══ ENTRIES SUPPLIED ══
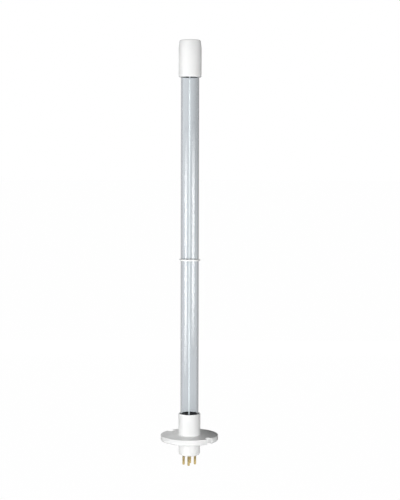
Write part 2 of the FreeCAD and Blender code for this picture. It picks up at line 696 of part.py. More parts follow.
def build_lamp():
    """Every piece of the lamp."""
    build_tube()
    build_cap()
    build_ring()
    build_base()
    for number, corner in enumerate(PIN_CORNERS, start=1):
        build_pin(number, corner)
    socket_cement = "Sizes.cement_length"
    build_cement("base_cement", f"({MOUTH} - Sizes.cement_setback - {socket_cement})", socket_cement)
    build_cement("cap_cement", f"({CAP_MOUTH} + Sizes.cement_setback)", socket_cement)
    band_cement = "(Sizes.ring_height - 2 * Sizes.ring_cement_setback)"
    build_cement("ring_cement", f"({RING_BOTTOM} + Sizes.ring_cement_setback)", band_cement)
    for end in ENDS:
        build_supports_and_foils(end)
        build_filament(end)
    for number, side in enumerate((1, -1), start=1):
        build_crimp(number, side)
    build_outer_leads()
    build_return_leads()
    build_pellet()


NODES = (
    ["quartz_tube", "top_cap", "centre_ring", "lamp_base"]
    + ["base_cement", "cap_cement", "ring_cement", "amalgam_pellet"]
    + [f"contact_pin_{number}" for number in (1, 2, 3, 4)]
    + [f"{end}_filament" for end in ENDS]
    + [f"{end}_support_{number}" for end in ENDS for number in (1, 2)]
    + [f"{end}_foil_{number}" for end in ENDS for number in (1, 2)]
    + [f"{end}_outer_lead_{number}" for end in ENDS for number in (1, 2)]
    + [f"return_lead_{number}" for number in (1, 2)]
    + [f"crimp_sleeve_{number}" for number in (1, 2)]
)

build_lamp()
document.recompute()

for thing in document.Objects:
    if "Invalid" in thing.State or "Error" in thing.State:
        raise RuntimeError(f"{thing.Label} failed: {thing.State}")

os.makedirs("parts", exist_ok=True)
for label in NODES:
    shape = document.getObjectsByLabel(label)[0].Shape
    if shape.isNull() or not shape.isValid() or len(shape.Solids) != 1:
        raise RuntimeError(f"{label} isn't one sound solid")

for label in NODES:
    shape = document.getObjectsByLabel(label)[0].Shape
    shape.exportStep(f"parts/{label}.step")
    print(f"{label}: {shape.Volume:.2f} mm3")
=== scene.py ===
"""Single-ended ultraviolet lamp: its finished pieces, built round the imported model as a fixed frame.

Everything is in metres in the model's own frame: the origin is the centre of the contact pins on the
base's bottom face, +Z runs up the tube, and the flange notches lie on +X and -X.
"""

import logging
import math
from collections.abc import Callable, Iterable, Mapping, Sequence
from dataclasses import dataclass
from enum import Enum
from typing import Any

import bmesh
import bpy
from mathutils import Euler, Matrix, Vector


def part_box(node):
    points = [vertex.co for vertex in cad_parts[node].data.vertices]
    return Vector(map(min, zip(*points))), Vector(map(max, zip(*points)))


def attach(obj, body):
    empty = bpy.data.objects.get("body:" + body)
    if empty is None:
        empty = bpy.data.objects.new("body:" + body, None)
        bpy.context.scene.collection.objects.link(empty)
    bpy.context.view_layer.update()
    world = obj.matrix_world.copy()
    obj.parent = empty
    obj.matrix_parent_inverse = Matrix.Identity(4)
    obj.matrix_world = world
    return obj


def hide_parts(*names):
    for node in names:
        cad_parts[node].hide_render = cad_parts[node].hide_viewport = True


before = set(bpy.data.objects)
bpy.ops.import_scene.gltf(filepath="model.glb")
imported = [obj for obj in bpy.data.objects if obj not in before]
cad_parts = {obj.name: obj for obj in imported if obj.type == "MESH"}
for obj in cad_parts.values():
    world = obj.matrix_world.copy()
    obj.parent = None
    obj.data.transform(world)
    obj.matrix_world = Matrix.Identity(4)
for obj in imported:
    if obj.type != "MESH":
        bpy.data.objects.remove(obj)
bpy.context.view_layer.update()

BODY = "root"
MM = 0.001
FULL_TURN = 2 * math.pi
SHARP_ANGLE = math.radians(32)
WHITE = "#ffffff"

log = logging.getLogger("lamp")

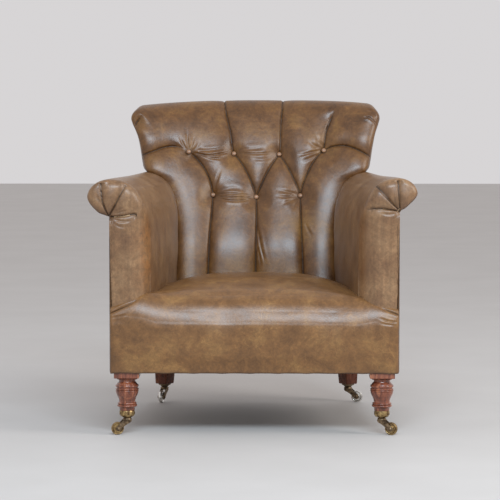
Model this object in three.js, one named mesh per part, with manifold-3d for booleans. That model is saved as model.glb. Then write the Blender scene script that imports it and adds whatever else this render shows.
═══
AIM OF THE TASK: Transcribe each line of the data above, unaltered, from the one where "for thing in" appears to the one where "zip(*points))), Vector(map(max, zip(*points)))" appears, inclusive of both.

CORRECT ANSWER:
for thing in document.Objects:
    if "Invalid" in thing.State or "Error" in thing.State:
        raise RuntimeError(f"{thing.Label} failed: {thing.State}")

os.makedirs("parts", exist_ok=True)
for label in NODES:
    shape = document.getObjectsByLabel(label)[0].Shape
    if shape.isNull() or not shape.isValid() or len(shape.Solids) != 1:
        raise RuntimeError(f"{label} isn't one sound solid")

for label in NODES:
    shape = document.getObjectsByLabel(label)[0].Shape
    shape.exportStep(f"parts/{label}.step")
    print(f"{label}: {shape.Volume:.2f} mm3")
=== scene.py ===
"""Single-ended ultraviolet lamp: its finished pieces, built round the imported model as a fixed frame.

Everything is in metres in the model's own frame: the origin is the centre of the contact pins on the
base's bottom face, +Z runs up the tube, and the flange notches lie on +X and -X.
"""

import logging
import math
from collections.abc import Callable, Iterable, Mapping, Sequence
from dataclasses import dataclass
from enum import Enum
from typing import Any

import bmesh
import bpy
from mathutils import Euler, Matrix, Vector


def part_box(node):
    points = [vertex.co for vertex in cad_parts[node].data.vertices]
    return Vector(map(min, zip(*points))), Vector(map(max, zip(*points)))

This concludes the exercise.